A teenager under close supervision for a terrorist incident has been warned he is facing a possible jail term if he keeps breaching his sentence.

The 19-year-old admitted breaching his sentencing for a third time when he appeared before Judge Stephen O’Driscoll for a monthly judicial monitoring session on Friday.

The nature of the breach has been suppressed until he is sentenced. Two earlier breaches he admitted involved obtaining cellphones – banned under the terms of his sentence – from a family member, which he used to look at pornography. The latest breach is different.

Defence counsel Anselm Williams told the court the teenager had had another difficult month and admitted the breach. After a year on the intensive supervision sentence at monitored accommodation, the teen was struggling with boredom.

He has been out helping at a community project and told the judge that was “pretty good”. The sessions there will continue weekly.

But he is also struggling with anger issues and counselling at the Stopping Violence programme is now being arranged.

The youth has been monitored by Judge O’Driscoll since February 2018 when he admitted planning to carry out the attack on a group of people in public, after converting to Islam and being radicalised online.

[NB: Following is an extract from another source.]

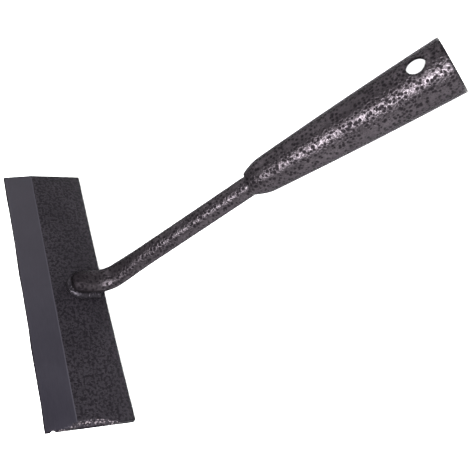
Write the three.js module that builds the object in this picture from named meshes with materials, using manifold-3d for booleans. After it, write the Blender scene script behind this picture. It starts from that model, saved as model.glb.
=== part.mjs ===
// Head of a draw hoe: a long flat blade with a ground cutting strip, a round steel neck whose
// flattened foot is welded on the blade's face, and a tapered tube socket for a wooden handle.
// Millimetres, +Z up. X runs along the blade, Y from the cutting edge to the socket's mouth.
// The head lies on its back: the blade's rear edge and the rim of the mouth touch the ground.
import * as THREE from "three";
import { mergeVertices } from "three/addons/utils/BufferGeometryUtils.js";
import Module from "manifold-3d";

const wasm = await Module();
wasm.setup();

// Blade
const bladeLength = 177.8;
const bladeDepth = 49.2;
const bladeThickness = 3.5;
const stripWidth = 17.4; // ground strip along the cutting edge
const edgeThickness = 0.8; // steel left at the cutting edge
const bladeTilt = THREE.MathUtils.degToRad(51.7); // from the ground

// Socket, a tube round an axis that is level when the head lies on its back
const mouthRadius = 16.4;
const smallRadius = 9.6;
const socketLength = 124.4;
const socketWall = 2;
const socketSwell = 0.6; // how far the taper bulges out half way along
const shoulderLength = 11; // stretch that is swaged down on to the neck
const shoulderEndRadius = 7.1;
const endWall = 2.6;
const holeRadius = 5.3;
const holeFromMouth = 17.1;
const sideHoleTurn = THREE.MathUtils.degToRad(99.5); // round from the upper hole
const sideHoleFromMouth = 15.7;
const sideHoleRadius = 6.2;

// Neck, a round bar
const neckRadius = 6.25;
const neckSlope = THREE.MathUtils.degToRad(5.4); // climb towards the socket
const neckDrop = 1.2; // below the socket's axis where it enters the socket
const neckBendRadius = 14;
const neckInsideSocket = 24;
const footHalfWidth = 7.6;
const footHalfHeight = 5.1;
const footFadeLength = 24; // stretch over which the flattened foot turns round again
const toeOffset = 3.5; // from the blade's middle line towards its rear edge
const toeLength = 7; // stretch that rounds off at the very end
const toeBlunt = 0.4; // share of the section left at the end

// Weld that runs up one side of the foot, round the toe and down the other side
const beadRadius = 3.3;
const beadHeight = 1.5; // of its middle above the blade's face
const beadStandoff = 0.3; // of its middle outside the foot
const beadEndOffset = 19.5; // from the blade's middle line towards its rear edge

const gap = 0.3; // clearance between pieces that touch
const roundSides = 48;
const barSides = 32;
const beadSides = 14;

const socketAxisHeight = mouthRadius;
const halfDepth = bladeDepth / 2;
const bladeCentreHeight = halfDepth * Math.sin(bladeTilt) + bladeThickness * Math.cos(bladeTilt);
const mouthY = 253.6; // from the middle of the blade's face
const smallEndY = mouthY - socketLength;

const smoothstep = THREE.MathUtils.smoothstep;

function solidOf(geometry) {
  const bare = geometry.clone();
  bare.deleteAttribute("normal");
  bare.deleteAttribute("uv");
  const merged = mergeVertices(bare, 1e-4);
  return new wasm.Manifold(new wasm.Mesh({
    numProp: 3,
    vertProperties: new Float32Array(merged.attributes.position.array),
    triVerts: new Uint32Array(merged.index.array),
  }));
}

function geometryOf(solid) {
  const mesh = solid.getMesh();
  const geometry = new THREE.BufferGeometry();
  geometry.setAttribute("position", new THREE.BufferAttribute(mesh.vertProperties, 3));
  geometry.setIndex(new THREE.BufferAttribute(mesh.triVerts, 1));
  geometry.computeVertexNormals();
  return geometry;
}

function namedMesh(name, geometry, look) {
  const mesh = new THREE.Mesh(geometry, new THREE.MeshStandardMaterial(look));
  mesh.name = name;
  return mesh;
}

// Local axes of the blade: X along it, Y across its depth to the rear edge, Z out of its face.
function bladeFrame() {
  const frame = new THREE.Group();
  frame.rotation.x = -bladeTilt;
  frame.position.z = bladeCentreHeight;
  frame.updateMatrix();
  return frame;
}

const onBlade = bladeFrame();

function bladeGeometry() {
  const section = new THREE.Shape();
  section.moveTo(-halfDepth, -bladeThickness);
  section.lineTo(halfDepth, -bladeThickness);
  section.lineTo(halfDepth, 0);
  section.lineTo(stripWidth - halfDepth, 0);
  section.lineTo(-halfDepth, edgeThickness - bladeThickness);
  section.closePath();
  const geometry = new THREE.ExtrudeGeometry(section, { depth: bladeLength, bevelEnabled: false });
  geometry.rotateY(Math.PI / 2);
  geometry.rotateX(Math.PI / 2);
  geometry.translate(-bladeLength / 2, 0, 0);
  return geometry;
}

// Centre line of the neck in the Y-Z plane: along the blade's face, one bend, straight on.
function neckLine() {
  const across = new THREE.Vector2(Math.cos(bladeTilt), -Math.sin(bladeTilt));
  const outward = new THREE.Vector2(Math.sin(bladeTilt), Math.cos(bladeTilt));
  const climb = new THREE.Vector2(Math.cos(neckSlope), Math.sin(neckSlope));
  const toe = new THREE.Vector2(0, bladeCentreHeight);
  toe.addScaledVector(across, toeOffset).addScaledVector(outward, footHalfHeight + gap);
  const entry = new THREE.Vector2(smallEndY, socketAxisHeight - neckDrop);
  const between = entry.clone().sub(toe);
  const turn = bladeTilt + neckSlope;
  const toCorner = between.cross(climb) / across.cross(climb);
  const corner = toe.clone().addScaledVector(across, toCorner);
  const tangent = neckBendRadius * Math.tan(turn / 2);
  const bendStart = corner.clone().addScaledVector(across, -tangent);
  const bendCentre = bendStart.clone().addScaledVector(outward, neckBendRadius);
  const end = entry.clone().addScaledVector(climb, neckInsideSocket);
  const path = new THREE.Path();
  path.moveTo(toe.x, toe.y);
  path.lineTo(bendStart.x, bendStart.y);
  path.absarc(
    bendCentre.x, bendCentre.y, neckBendRadius,
    -Math.PI / 2 - bladeTilt, -Math.PI / 2 + neckSlope, false,
  );
  path.lineTo(end.x, end.y);
  return { path, fadeStart: toCorner };
}

// Half width and half height of the bar at a distance from the toe, and how far its middle sinks
// so that the rounded toe keeps its underside on the blade.
function neckSection(distance, fadeStart) {
  const round = smoothstep(distance, fadeStart, fadeStart + footFadeLength);
  const left = 1 - Math.min(distance / toeLength, 1);
  const plan = toeBlunt + (1 - toeBlunt) * Math.sqrt(1 - left * left);
  const width = THREE.MathUtils.lerp(footHalfWidth, neckRadius, round);
  const height = THREE.MathUtils.lerp(footHalfHeight, neckRadius, round);
  const low = 0.5 + 0.5 * plan;
  return { width: width * plan, height: height * low, sink: height * (1 - low) };
}

// Places along the neck where a section is drawn: close together at the toe and in the bend.
function neckStations(length, fadeStart) {
  const toe = Array.from({ length: 8 }, (_, i) => toeLength * (1 - Math.cos((i * Math.PI) / 16)));
  const bendEnd = fadeStart + footFadeLength;
  const bend = Array.from({ length: 23 }, (_, i) => toeLength + ((bendEnd - toeLength) * i) / 23);
  const rest = Array.from({ length: 13 }, (_, i) => bendEnd + ((length - bendEnd) * i) / 12);
  return [...toe, ...bend, ...rest];
}

function neckGeometry(extra = 0) {
  const { path, fadeStart } = neckLine();
  const length = path.getLength();
  const stations = neckStations(length, fadeStart);
  const steps = stations.length - 1;
  const geometry = new THREE.CylinderGeometry(1, 1, steps, barSides, steps);
  const position = geometry.attributes.position;
  for (let i = 0; i < position.count; i += 1) {
    const distance = stations[Math.round(position.getY(i) + steps / 2)];
    const share = Math.min(distance / length, 1);
    const middle = path.getPointAt(share);
    const along = path.getTangentAt(share);
    const section = neckSection(distance, fadeStart);
    const side = position.getX(i) * (section.width + extra);
    const lift = position.getZ(i) * (section.height + extra) - section.sink;
    position.setXYZ(i, side, middle.x - along.y * lift, middle.y + along.x * lift);
  }
  geometry.computeVertexNormals();
  return geometry;
}

function socketOuterRadius(distance) {
  const share = distance / socketLength;
  const cone = THREE.MathUtils.lerp(smallRadius, mouthRadius, share);
  const swell = socketSwell * 4 * share * (1 - share);
  const left = 1 - Math.min(distance / shoulderLength, 1);
  return cone + swell - (cone + swell - shoulderEndRadius) * left * left;
}

function socketTube() {
  const outer = [];
  const inner = [];
  const shoulderSteps = 6;
  const taperSteps = 10;
  for (let i = 0; i <= shoulderSteps; i += 1) {
    outer.push((shoulderLength * i) / shoulderSteps);
  }
  for (let i = 1; i <= taperSteps; i += 1) {
    outer.push(shoulderLength + ((socketLength - shoulderLength) * i) / taperSteps);
  }
  const boreEnd = shoulderEndRadius - socketWall;
  const profile = outer.map((y) => new THREE.Vector2(socketOuterRadius(y), y));
  for (const y of outer) {
    if (y > endWall) {
      inner.unshift(new THREE.Vector2(socketOuterRadius(y) - socketWall, y));
    }
  }
  profile.push(...inner);
  profile.push(new THREE.Vector2(socketOuterRadius(endWall) - socketWall, endWall));
  profile.push(new THREE.Vector2(boreEnd, endWall));
  profile.push(new THREE.Vector2(boreEnd, 0));
  profile.push(profile[0].clone());
  const tube = new THREE.LatheGeometry(profile, roundSides);
  tube.translate(0, smallEndY, socketAxisHeight);
  return tube;
}

// A drill that goes through one wall of the socket, turned round the socket's axis.
function holeDrill(radius, turn, fromMouth) {
  const drill = new THREE.CylinderGeometry(radius, radius, mouthRadius, barSides);
  drill.translate(0, mouthRadius, 0);
  drill.rotateX(Math.PI / 2);
  drill.rotateY(-turn);
  drill.translate(0, mouthY - fromMouth, socketAxisHeight);
  return drill;
}

function socketGeometry() {
  let solid = solidOf(socketTube());
  solid = solid.subtract(solidOf(neckGeometry(gap)));
  solid = solid.subtract(solidOf(holeDrill(holeRadius, 0, holeFromMouth)));
  solid = solid.subtract(solidOf(holeDrill(sideHoleRadius, sideHoleTurn, sideHoleFromMouth)));
  return geometryOf(solid);
}

// Middle line of the weld, in the blade's own axes.
function beadPath() {
  const half = footHalfWidth + beadStandoff;
  const toeTop = toeOffset + toeLength;
  const reach = toeLength + beadStandoff;
  const points = [new THREE.Vector3(half, beadEndOffset, beadHeight)];
  const turns = 10;
  for (let i = 0; i <= turns; i += 1) {
    const angle = (Math.PI * i) / turns;
    points.push(new THREE.Vector3(
      half * Math.cos(angle), toeTop - reach * Math.sin(angle), beadHeight,
    ));
  }
  points.push(new THREE.Vector3(-half, beadEndOffset, beadHeight));
  return new THREE.CatmullRomCurve3(points, false, "centripetal");
}

function footWeldGeometry() {
  const section = new THREE.Shape();
  section.absarc(0, 0, beadRadius, 0, Math.PI * 2, false);
  const bead = new THREE.ExtrudeGeometry(section, {
    steps: 40, curveSegments: beadSides, bevelEnabled: false, extrudePath: beadPath(),
  });
  const neck = neckGeometry(gap);
  neck.applyMatrix4(onBlade.matrix.clone().invert());
  const plate = new THREE.BoxGeometry(bladeLength, bladeDepth, bladeThickness + beadRadius);
  plate.translate(0, 0, gap - (bladeThickness + beadRadius) / 2);
  const solid = solidOf(bead).subtract(solidOf(plate)).subtract(solidOf(neck));
  return geometryOf(solid);
}

const hammeredPaint = { color: 0x4a444c, roughness: 0.35, metalness: 0.6 };
const weldPaint = { color: 0x433e45, roughness: 0.4, metalness: 0.6 };

const hoeHead = new THREE.Group();
onBlade.add(namedMesh("blade", bladeGeometry(), hammeredPaint));
onBlade.add(namedMesh("foot_weld", footWeldGeometry(), weldPaint));
hoeHead.add(onBlade);
hoeHead.add(namedMesh("neck", neckGeometry(), hammeredPaint));
hoeHead.add(namedMesh("socket", socketGeometry(), hammeredPaint));

// The origin is the middle of the underside of the box round the head.
const extent = new THREE.Box3().setFromObject(hoeHead);
const middle = extent.getCenter(new THREE.Vector3());
hoeHead.position.set(-middle.x, -middle.y, -extent.min.z);

export default hoeHead;
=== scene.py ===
import math
import bmesh
import bpy
from mathutils import Matrix, Vector


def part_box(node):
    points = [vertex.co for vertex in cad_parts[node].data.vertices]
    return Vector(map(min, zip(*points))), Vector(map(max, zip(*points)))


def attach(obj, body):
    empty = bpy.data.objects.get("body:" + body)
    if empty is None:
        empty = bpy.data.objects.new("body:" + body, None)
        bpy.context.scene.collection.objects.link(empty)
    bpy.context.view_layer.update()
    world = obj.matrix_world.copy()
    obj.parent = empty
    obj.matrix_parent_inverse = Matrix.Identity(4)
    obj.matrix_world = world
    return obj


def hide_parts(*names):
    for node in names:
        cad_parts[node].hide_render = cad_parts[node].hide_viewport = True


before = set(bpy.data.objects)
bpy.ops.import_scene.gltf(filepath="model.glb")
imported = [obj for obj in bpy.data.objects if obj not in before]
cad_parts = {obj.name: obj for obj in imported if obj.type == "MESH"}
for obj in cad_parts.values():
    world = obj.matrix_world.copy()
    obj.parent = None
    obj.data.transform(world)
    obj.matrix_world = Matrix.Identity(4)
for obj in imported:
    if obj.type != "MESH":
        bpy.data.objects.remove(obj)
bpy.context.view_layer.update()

mm = 0.001


def deselectAll():
    if bpy.context.object and bpy.context.object.mode == "EDIT":
        bpy.ops.object.mode_set(mode="OBJECT")
    bpy.ops.object.select_all(action="DESELECT")


def keepActive(name):
    piece = bpy.context.object
    piece.name = name
    piece.data.name = name
    return piece


def openEdit(piece, kind="VERT"):
    bpy.context.view_layer.objects.active = piece
    bpy.ops.object.mode_set(mode="EDIT")
    bpy.ops.mesh.select_mode(type=kind)


def closeEdit():
    bpy.ops.object.mode_set(mode="OBJECT")


def pick(piece, test, kind="verts"):  # selects what passes the test, by place or normal
    mesh = bmesh.from_edit_mesh(piece.data)
    for face in mesh.faces:
        face.select_set(False)
    for edge in mesh.edges:
        edge.select_set(False)
    for vert in mesh.verts:
        vert.select_set(False)
    found = 0
    for item in getattr(mesh, kind):
        if test(item):
            item.select_set(True)
            found += 1
    mesh.select_flush_mode()
    bmesh.update_edit_mesh(piece.data)
    return found


def cut(spot, normal):  # a straight cut right through the piece
    bpy.ops.mesh.select_all(action="SELECT")
    bpy.ops.mesh.bisect(plane_co=spot, plane_no=normal)


def applyModifier(piece, kind, **settings):
    deselectAll()
    piece.select_set(True)
    bpy.context.view_layer.objects.active = piece
    modifier = piece.modifiers.new(kind.lower(), kind)
    for key, value in settings.items():
        setattr(modifier, key, value)
    bpy.ops.object.modifier_apply(modifier=modifier.name)


def soften(piece, width, steps, degrees):  # bevels the edges sharper than an angle
    applyModifier(piece, "BEVEL", width=width * mm, segments=steps, limit_method="ANGLE",
                  angle_limit=math.radians(degrees))


def outward(piece):
    openEdit(piece)
    bpy.ops.mesh.select_all(action="SELECT")
    bpy.ops.mesh.remove_doubles(threshold=0.01 * mm)
    bpy.ops.mesh.normals_make_consistent(inside=False)
    closeEdit()


def smooth(piece, degrees):
    deselectAll()
    piece.select_set(True)
    bpy.context.view_layer.objects.active = piece
    bpy.ops.object.shade_smooth_by_angle(angle=math.radians(degrees))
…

He originally planned to ram a car into a group of people and then stab them until the police killed him. He wrote a goodbye letter to his mother and then carried out a violent attack in 2017, making threats and causing damage. He later told a psychologist he “decided not to hurt anybody because he did not have the means to kill enough people”.

He admitted charges of wilful damage, shoplifting, threatening to kill or cause grievous bodily harm, and possession of an offensive weapon. The youth has name suppression.

Since the mosque attacks on March 15, he has said he will never go back to extremism. He told the judge in April: “I’ll never go back to extremist thinking or ideologies. All it does is cause grief, anger, and sadness.”

Judge O’Driscoll warned him on Friday that he must not breach the sentence anymore, or he may face resentencing for the original charges. He reminded the teenager that the Crown originally asked for a five-year jail term.

He said everyone was trying to help the teenager and he should stop worrying about what others might think about him and concentrate on making progress and getting through to the end of the sentence.

He had to make an effort to deal with his problems with anger and expressing himself.

The teen has now been remanded for another monitoring session on June 5.

All the agencies involved in his sentence will meet on June 26 to discuss his case, and Williams asked for sentencing on the three breach charges to be held over until after that. It would allow a more “constructive” approach to the sentencing options, he said.

A Corrections official told the judge: “We are all in agreement that he needs to get out into the community and get more social interactions going, preferably with people his own age.”